I debated coats the morning I left. This vintage astrahan, a touch too big, as warm as it is (and with amazing details like a ribbon belt inside and embroidered monogram on the lining), stayed in DC.

How to pack for the most stylish event I’d ever attended? In below freezing temps. I had no idea where to start. What I did know was that I wasn’t in the least bit worried about standing out. I wasn’t vying to be photographed by the tents. I wanted, above all else, to simply look like I was meant to be there, even though I felt like a big ol’ pretender. In a bit of an existential fashion insider crisis, though, I realized on Friday night, as I was debating, of all things, whether or not to bring my blog business cards (I was attending as a fashion writer, see, not as a blogger), that not only do I belong, but I have something to contribute to the fashion conversation. And just as my blog – my writing – is what got me the gig at Glass – my writing is what earned me a spot next to the runways where I can almost literally feel the fashion fly past my face. That realization calmed me, and, maybe tritely, made it easier to pack. I put in four ensembles that make me feel good and strong and powerful, and off we went.
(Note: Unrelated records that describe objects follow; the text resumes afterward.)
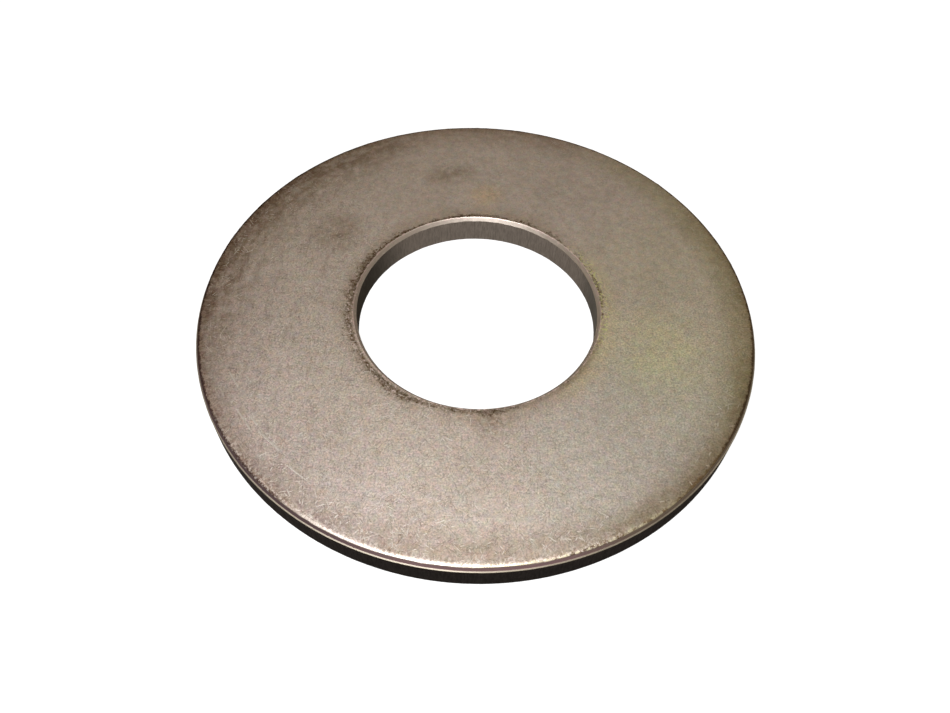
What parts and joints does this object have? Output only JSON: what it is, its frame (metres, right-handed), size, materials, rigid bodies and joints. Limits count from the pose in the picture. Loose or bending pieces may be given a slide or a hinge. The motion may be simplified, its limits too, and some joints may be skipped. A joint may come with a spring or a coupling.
{
  "type": "flat washer",
  "caption": "Plain flat washer: a steel ring with a central hole for a 1 inch bolt, in the wide pattern, with softened edges.",
  "frame": {"origin": "centre of the hole at the bottom face", "axes": "+Z along the hole, up through the washer; X and Y lie in the bottom face and are alike"},
  "size_m": [0.0636, 0.0636, 0.0036],
  "materials": {
    "steel": "plain carbon steel, tumbled satin with a warm oily tarnish, darker near the hole"
  },
  "bodies": {
    "root": {"washer": "steel"}
  },
  "joints": []
}
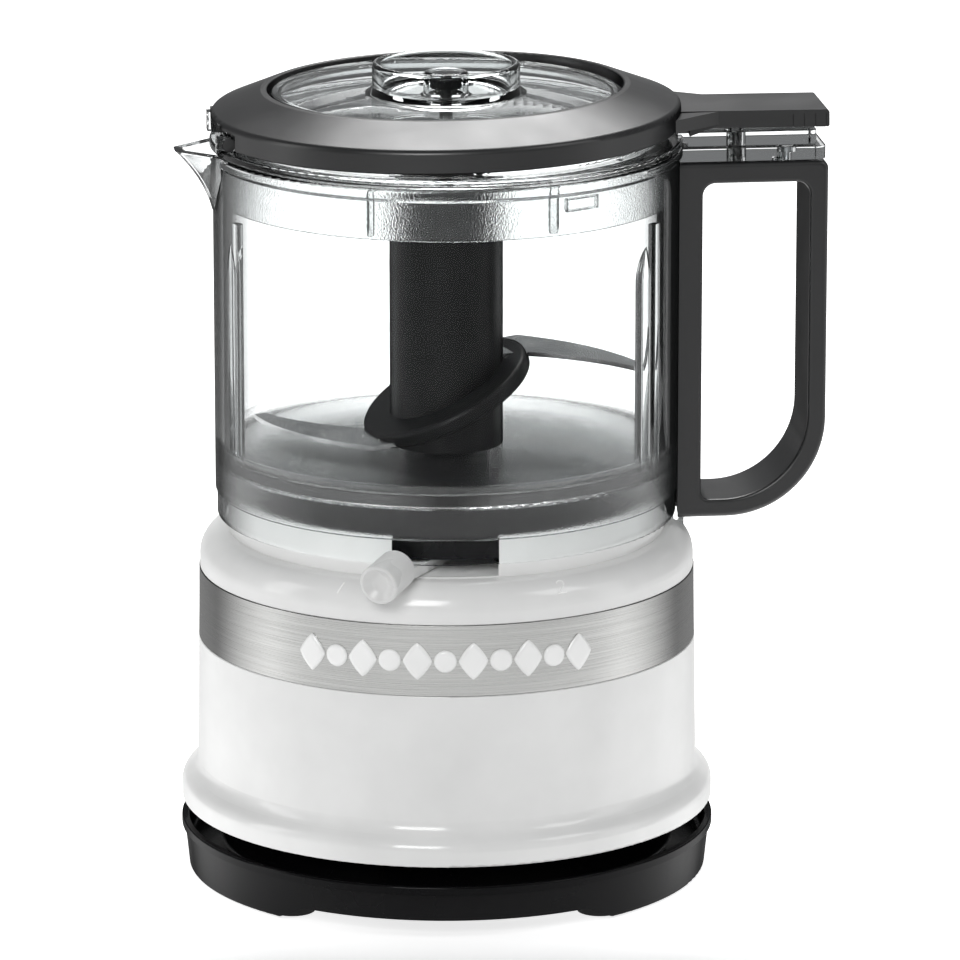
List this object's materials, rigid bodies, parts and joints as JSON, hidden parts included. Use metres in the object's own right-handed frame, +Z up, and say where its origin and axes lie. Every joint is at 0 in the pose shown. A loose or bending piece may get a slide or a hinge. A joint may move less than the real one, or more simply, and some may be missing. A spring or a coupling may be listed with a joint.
{
  "type": "food processor",
  "caption": "Compact food processor: clear bowl with handle and pouring spout, hinged press lid, tall blade hub, on a round motor base with a speed lever.",
  "frame": {"origin": "on the table, under the middle of the whole food processor's bounding box; the axis of the base, bowl and blades stands at x -0.014954, y 0.001815 m", "axes": "+Z up, -Y towards the front with the speed lever, +X towards the side of the handle"},
  "size_m": [0.1756, 0.1488, 0.2227],
  "materials": {
    "black_abs": "glossy black ABS",
    "satin_black": "satin black ABS with a fine grain",
    "hub_black": "satin black nylon",
    "rubber": "matt rubber",
    "zinc_steel": "zinc plated",
    "white_abs": "gloss white ABS",
    "knob_white": "satin white ABS",
    "white_badge": "gloss white",
    "brushed_band": "brushed round the circumference",
    "switch_plastic": "black moulding",
    "board": "green laminate",
    "components": "moulded components",
    "spring_steel": "drawn wire",
    "ferrite": "sintered",
    "brass": "plain",
    "carbon": "pressed carbon",
    "cast_grey": "die cast",
    "shaft_steel": "ground",
    "lamination": "stacked sheet",
    "copper": "enamelled copper",
    "acetal": "natural acetal",
    "clear_plastic": "clear polycarbonate",
    "lid_clear": "clear polycarbonate, frosted skirt",
    "blade_steel": "ground stainless"
  },
  "bodies": {
    "base": {"base_pan": "black_abs", "rubber_feet": "rubber", "base_screws": "zinc_steel", "cord_bush": "rubber", "motor_housing": "white_abs", "trim_band": "brushed_band", "badge": "white_badge", "drive_deck": "black_abs", "deck_screws": "zinc_steel", "shaft_seal": "rubber", "speed_switch": "switch_plastic", "circuit_board": "board", "board_components": "components", "microswitch": "switch_plastic", "switch_bracket": "white_abs", "button_spring": "spring_steel", "motor_can": "zinc_steel", "motor_end_cap": "switch_plastic", "magnets": "ferrite", "brush_holders": "brass", "carbon_brushes": "carbon", "gearbox_housing": "cast_grey", "gearbox_cover": "cast_grey", "gearbox_screws": "zinc_steel", "motor_screws": "zinc_steel", "lower_bush": "brass", "upper_bush": "brass"},
    "armature": {"motor_shaft": "shaft_steel", "armature_core": "lamination", "armature_windings": "copper", "commutator": "copper", "cooling_fan": "black_abs", "pinion": "shaft_steel"},
    "drive": {"drive_gear": "acetal", "drive_shaft": "shaft_steel", "drive_coupling": "black_abs"},
    "selector": {"speed_lever": "white_abs", "lever_knob": "knob_white"},
    "button": {"switch_button": "clear_plastic"},
    "bowl_assembly": {"bowl": "clear_plastic", "handle": "satin_black", "handle_screws": "zinc_steel", "rod_spring": "spring_steel"},
    "rod": {"actuator_rod": "satin_black"},
    "blade": {"blade_hub": "hub_black", "lower_blade": "blade_steel", "upper_blade": "blade_steel", "hub_cap": "hub_black"},
    "lid_body": {"lid": "lid_clear"},
    "lid_lever": {"lever_ring": "satin_black"}
  },
  "joints": [
    {"name": "armature_spin", "type": "hinge", "parent": "base", "child": "armature", "pos_m": [-0.01495, 0.03431, 0.05], "axis": [0, 0, 1], "continuous": true},
    {"name": "drive_spin", "type": "hinge", "parent": "base", "child": "drive", "pos_m": [-0.01495, 0.00181, 0.1], "axis": [0, 0, 1], "continuous": true},
    {"name": "blade_spin", "type": "hinge", "parent": "bowl_assembly", "child": "blade", "pos_m": [-0.01495, 0.00181, 0.15], "axis": [0, 0, 1], "continuous": true},
    {"name": "speed_select", "type": "hinge", "parent": "base", "child": "selector", "pos_m": [-0.01495, -0.03469, 0.0975], "axis": [0, 0, 1], "range_deg": [0, 50]},
    {"name": "bowl_lift", "type": "slide", "parent": "base", "child": "bowl_assembly", "axis": [0, 0, 1], "range_m": [0, 0.07]},
    {"name": "lid_lift", "type": "slide", "parent": "bowl_assembly", "child": "lid_body", "axis": [0, 0, 1], "range_m": [0, 0.05]},
    {"name": "lever_press", "type": "hinge", "parent": "lid_body", "child": "lid_lever", "pos_m": [-0.07417, -0.00493, 0.2049], "axis": [-0.1132, 0.9936, 0], "range_deg": [0, 1.05], "stiffness_Nm_per_rad": 8, "springref_deg": -1.15},
    {"name": "rod_push", "type": "slide", "parent": "bowl_assembly", "child": "rod", "axis": [0, 0, -1], "range_m": [0, 0.0026], "deforming": ["rod_spring"]},
    {"name": "button_push", "type": "slide", "parent": "base", "child": "button", "axis": [0, 0, -1], "range_m": [0, 0.0026], "deforming": ["button_spring"]}
  ],
  "couplings": [
    {"joint": "drive_spin", "follows": "armature_spin", "ratio": -0.25},
    {"joint": "blade_spin", "follows": "armature_spin", "ratio": -0.25},
    {"joint": "rod_push", "follows": "lever_press", "m_per_rad": 0.1376},
    {"joint": "button_push", "follows": "lever_press", "m_per_rad": 0.1376}
  ]
}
 It's not a party 'til there's a Bean on your shoulders with a glow stick in hand. If only you could see his little (self-selected hipster party outfit).

I said “we.” Did I mention I started my trip with a family night in Philly? We had a friend’s 40th birthday party to attend on Saturday, so we all went north in one vehicle – all five of us (my mother-in-law included). Then I got up at the crack of dawn Sunday morning (after showering, blowdrying my hair, and doing my nails the night before in the darkened hotel room so as not to wake the Beans) and took the train to New York City.
Traveling clothes, pre-dawn, in the Le Meridien Philadelphia bathroom: Hanes sweatshirt, Calvin Klein coated cotton moto pants, Bettye Muller oxfords, LOFT crystal necklace, Target aviators, vintage Hermes Kelly bag

Yes, Mommy, I am carrying a white bag, wearing a white coat, and drinking coffee. All in the name of arriving in style.

When I arrive in NYC, there are those minutes where the train pulls into Penn Station through dark tunnels. I can’t see New York. I don’t know where you are. Out of the platform, then up to the street I come. It’s bright, alive, and the world is zipping around.

So into the tunnel I zoomed, then disembarked. Up the escalator, and…into a cab I went…off to the W New York Downtown. My first shows were hours away. Hours. I could barely contain myself.